A Local Perspective on Life in Tsukuba, Ibaraki, Japan.

For Getting a Look At One of Japan`s MOST AMAZING FLOWERS (the karasu-uri no hana) a Flashlight comes in handy- again

The karasu-uri flower photographed using my cell-phone camera and a flashlight. Just before midnight on August 1st, 2010 in Konda, Tsukuba

Out for an early morning walk, something exciting caught my eye. The edge of the thicket which lined the path we were strolling along was dotted with what looked like scrunched up  white balls of cotton or fur. I took a mental note of the exact location, because I knew that I would have to come back AFTER DARK, with flashlight in hand, to see these little fuzz balls open up into one of the most amazing blossoms I have ever seen- the karasu-uri no hana (烏瓜の花), the flower of the SNAKE GOURD vine, which blooms only at night !

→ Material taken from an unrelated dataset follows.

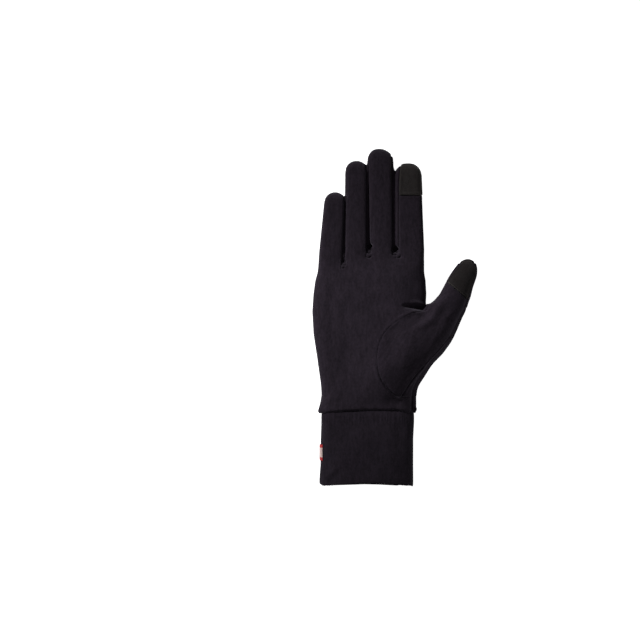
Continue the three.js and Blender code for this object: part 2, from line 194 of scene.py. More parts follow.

A closed-up karasu-uri flower as seen in daylight

When I returned, well after the sun had gone down (almost midnight, in fact !), I was not disappointed. Most of the little balls I had seen earlier in the day had opened  up ,  extending lace-like filaments, fantastically intricate and delicate looking, more like something that you would find living underwater than on land.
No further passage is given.